In a world gone plaid, little Madison Pratt tries to keep her head, and she succeeds because she has the key, a bit of worldly wisdom that extends beyond containing the plaid madness. Both Jill McElmurry's tale and her illustrations have a breezy hipness.
Is It Any Good?
It would be nice to think of this tale as a satire on the fickle and irrelevant winds of fashion, though that is likely not its intention. Jill McElmurry's first picture book is primarily an entertainment, suffused with energy and the palpable quality of being cool. That hip spark can be found in both the words and the illustrations.

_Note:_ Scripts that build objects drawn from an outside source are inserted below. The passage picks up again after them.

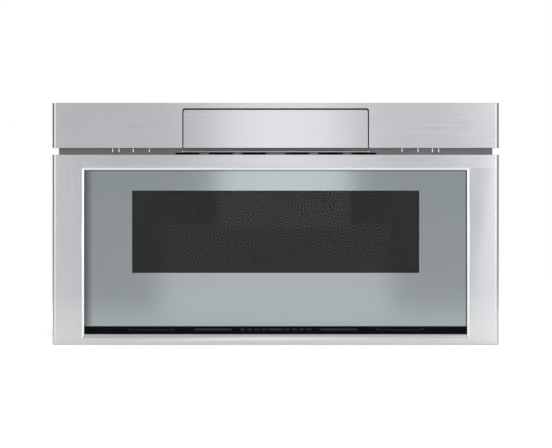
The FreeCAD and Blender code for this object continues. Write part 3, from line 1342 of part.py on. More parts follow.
# ================================================================ the rack drive
PINION_X = "(rack_x + gear_module * pinion_teeth / 2)"
RACK_SCREW_X = f"({RACK_BACK} + rack_screw_in)"
RACK_SCREW_Z = "(rack_low - rack_screw_drop)"
PRESSURE_ANGLE = math.radians(20)
FLANK_STEPS = 6


def make_rack():
    """A toothed bar fixed to the back of the drawer front, its teeth towards the middle."""
    module = size("gear_module")
    pitch = math.pi * module
    line = size("rack_x")
    root = line - DEDENDUM * module
    tip = line + module
    back = root - size("rack_back")
    start = -size("plate_thickness") - size("door_gap")
    end = size("travel") + size("pinion_y") + size("rack_overrun")
    slant = math.tan(PRESSURE_ANGLE)
    half = pitch / 4 - size("tooth_slack") / 4
    half_tip = half - module * slant
    half_root = half + DEDENDUM * module * slant
    points = [(back, start), (root, start)]
    first = math.ceil((start + size("rack_lead") - size("pinion_y")) / pitch)
    last = math.floor((end - half_root - size("pinion_y")) / pitch - 0.5)
    for number in range(first, last + 1):
        centre = size("pinion_y") + (number + 0.5) * pitch
        points += [(root, centre - half_root), (tip, centre - half_tip)]
        points += [(tip, centre + half_tip), (root, centre + half_root)]
    points += [(root, end), (back, end)]
    low = size("rack_low")
    outline = Part.makePolygon([Vector(x, y, low) for x, y in points + points[:1]])
    bar = Part.Face(outline).extrude(Vector(0, 0, size("rack_thickness")))
    foot_y = (PANEL_BACK, COVER_BACK)
    foot_z = ("rack_low - rack_foot_drop", RACK_PASSAGE_Z[1])
    foot = slab((f"{RACK_BACK} - rack_foot_side", "rack_x"), foot_y, foot_z)
    hole = rod("y", foot_y, RACK_SCREW_X, RACK_SCREW_Z, "screw_hole")
    node("rack", fuse(computed("rack_bar", bar), cut(foot, hole)))


def make_drive_pinion():
    """An involute pinion on its shaft, one tooth pointing at a gap of the rack."""
    module, teeth = size("gear_module"), int(size("pinion_teeth"))
    pitch_radius = module * teeth / 2
    base_radius = pitch_radius * math.cos(PRESSURE_ANGLE)
    tip_radius = pitch_radius + module
    root_radius = pitch_radius - DEDENDUM * module
    half = math.pi / (2 * teeth) - size("tooth_slack") / (4 * pitch_radius)

    def involute(angle):
        return math.tan(angle) - angle

    flank = []
    for step in range(FLANK_STEPS + 1):
        radius = base_radius + (tip_radius - base_radius) * step / FLANK_STEPS
        turn = half + involute(PRESSURE_ANGLE) - involute(math.acos(base_radius / radius))
        flank.append((radius, turn))
    flank.insert(0, (root_radius, flank[0][1]))
    points = []
    for number in range(teeth):
        centre = math.pi + number * 2 * math.pi / teeth
        points += [(radius, centre - turn) for radius, turn in flank]
        points += [(radius, centre + turn) for radius, turn in reversed(flank)]
    low = size("rack_low") - (size("pinion_face") - size("rack_thickness")) / 2
    corners = [Vector(r * math.cos(a), r * math.sin(a), low) for r, a in points]
    outline = Part.makePolygon(corners + corners[:1])
    gear = Part.Face(outline).extrude(Vector(0, 0, size("pinion_face")))
    place = (size("rack_x") + pitch_radius, size("pinion_y"), 0)
    shaft_z = ("gearbox_top - gear_shaft_in", "rack_low + pinion_face + hole_gap")
    shaft = rod("z", shaft_z, PINION_X, "pinion_y", "shaft_radius")
    node("drive_pinion", fuse(computed("pinion_gear", gear, place), shaft))


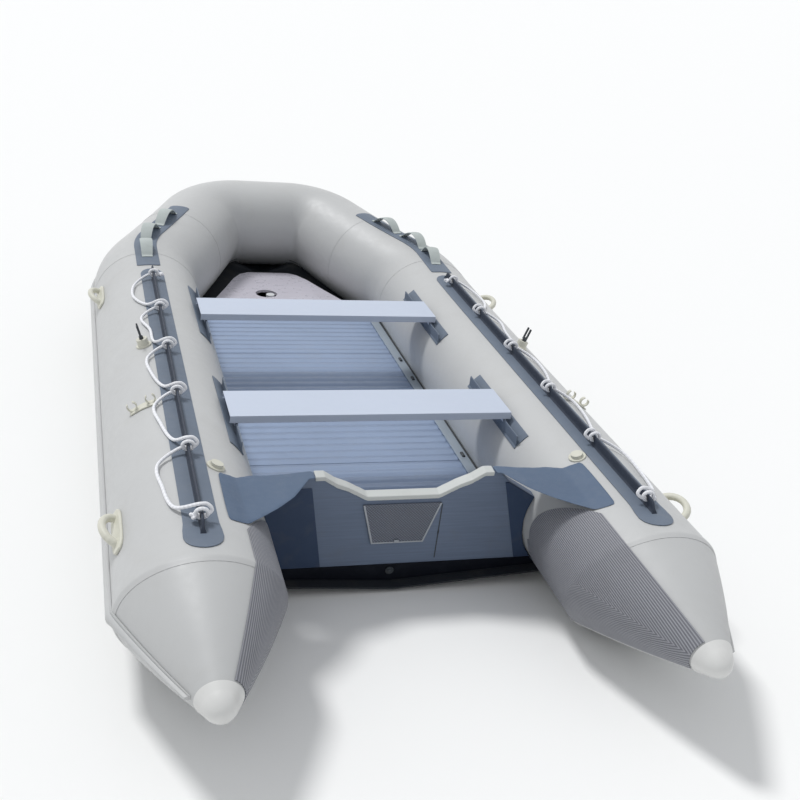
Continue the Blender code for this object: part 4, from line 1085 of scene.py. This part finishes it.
def addRopeStrips(setup):
    girth = hullShape["radius"]

    def alongStrip(v):
        # close rows in the rounded ends, even rows between
        bulbEnd = setup["aft"] + setup["bulbLength"]
        tip = setup["end"] - setup["tipLength"]
        bulbRows, tipRows, power = setup["bulbRows"], setup["tipRows"], setup["crowding"]
        if v < bulbRows:
            return setup["aft"] + setup["bulbLength"] * (v / bulbRows) ** power
        if v > 1 - tipRows:
            return tip + setup["tipLength"] * (1 - ((1 - v) / tipRows) ** power)
        return bulbEnd + (tip - bulbEnd) * (v - bulbRows) / (1 - tipRows - bulbRows)

    def place(u, v):
        station = alongStrip(v)
        half = max(setup["narrowest"], stripHalf(station, setup))
        return onTube(station, 90 + math.degrees((0.5 - u) * 2 * half / girth), setup["lift"])

    strip = patch("starboardRopeStrip", *setup["grid"], place, setup["thickness"], setup["bevel"])
    bothSides(strip, "RopeStrip", "slateFabric", ["rope_strip"], "pvc_slate", 40)

    def finPlace(u, v):
        # the fin ramps up at its ends and flares out at its foot
        station = setup["finStart"] + (setup["finEnd"] - setup["finStart"]) * v
        rise = min(1, (station - setup["finStart"]) / setup["finRamp"],
                   (setup["finEnd"] - station) / setup["finRamp"])
        height = max(setup["finLowest"], setup["finHeight"] * math.sin(rise * math.pi / 2))
        across, up = standingOutline(u, setup["finHalf"], height)
        across *= 1 + setup["flare"] * max(0, 1 - up / setup["flareHeight"])
        return onTube(station, 90 - math.degrees(across / girth), setup["finFoot"] + max(0, up))

    fin = wrapGrid("starboardRopeFin", standingSetup["sides"], setup["finRows"], finPlace)
    closeShell(fin)
    eyelets = [onTube(station, 90, setup["finFoot"] + setup["eyeletHeight"])
               for station in eyeletStations(lifelineSetup)]
    sideways = (0, math.pi / 2, 0)
    holes = []
    for middle in eyelets:
        deselectAll()
        bpy.ops.mesh.primitive_cylinder_add(location=middle, rotation=sideways, **setup["hole"])
        holes.append(bpy.context.object)
    cutter = joinPieces(holes, "eyeletCutter")
    addModifier(fin, "BOOLEAN", operation="DIFFERENCE", solver="EXACT", object=cutter)
    bpy.data.objects.remove(cutter)
    # the fin's darker finish is painted shade
    bothSides(fin, "RopeFin", "finFabric", (), "pvc_slate", 40)
    rings = [addRing(middle, sideways, **setup["grommet"]) for middle in eyelets]
    grommets = joinPieces(rings, "starboardGrommets")
    bothSides(grommets, "Grommets", "darkPlastic", (), "plastic_dark", 60)


addRopeStrips(stripSetup)
print("rope strips done")


# Rub strakes: a moulded profile along the outboard side and round the bow

strakeSetup = {
    "width": 0.056,
    "height": 0.015,
    "lift": 0.0006,
    "coneShare": 0.90,
    "coneRows": 14,
    "tubeRows": 110,
    "profile": ((-0.50, 0.0), (-0.44, 0.38), (-0.30, 0.78), (-0.10, 1.0), (0.10, 0.92),
                (0.24, 0.55), (0.30, 0.10), (0.34, 0.32), (0.50, 0.30), (0.50, 0.0), (-0.50, 0.0)),
}


def addStrakes(setup):
    girth = hullShape["radius"]
    outline = setup["profile"]
    coneRows, tubeRows = setup["coneRows"], setup["tubeRows"]
    seam = onTube(1.0, 0)
    seamStation = seamY(seam.z) + hullShape["length"] / 2

    def place(u, v):
        share = u * (len(outline) - 1)
        number = min(int(share), len(outline) - 2)
        part = share - number
        (across, up), (nextAcross, nextUp) = outline[number:number + 2]
        across += (nextAcross - across) * part
        up += (nextUp - up) * part
        angle = math.degrees(across * setup["width"] / girth)
        lift = setup["lift"] + up * setup["height"]
        row = v * (coneRows + tubeRows)
        if row < coneRows:
            return onCone(angle, setup["coneShare"] * (1 - row / coneRows), lift)
        run = seamStation + (bowRun - seamStation) * (row - coneRows) / tubeRows
        return onTube(run, angle, lift, "run")

    shellSides("RubStrake", (len(outline) - 1) * 2, coneRows + tubeRows, place,
               "tubeFabric", ["rub_strake"], "pvc_grey", 40)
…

You can almost hear the rap syncopation: "It floated around from place to place. / Truly, it was madness! / Everything that plaid germ touched / caught a terrible case of plaidness." The artwork is two-dimensional, with the images standing apart as if cutouts, and it is also very urban, though softened by letting a lot of the action take place in parks.
Kids will quickly perceive that in these pages, not all that should be plaid is plaid; one 5-year-old wanted to know, "How come the tree is plaid if the leaves aren't plaid?" Good point, but it also highlights the fact that this is a book that makes kids want to look, and look hard.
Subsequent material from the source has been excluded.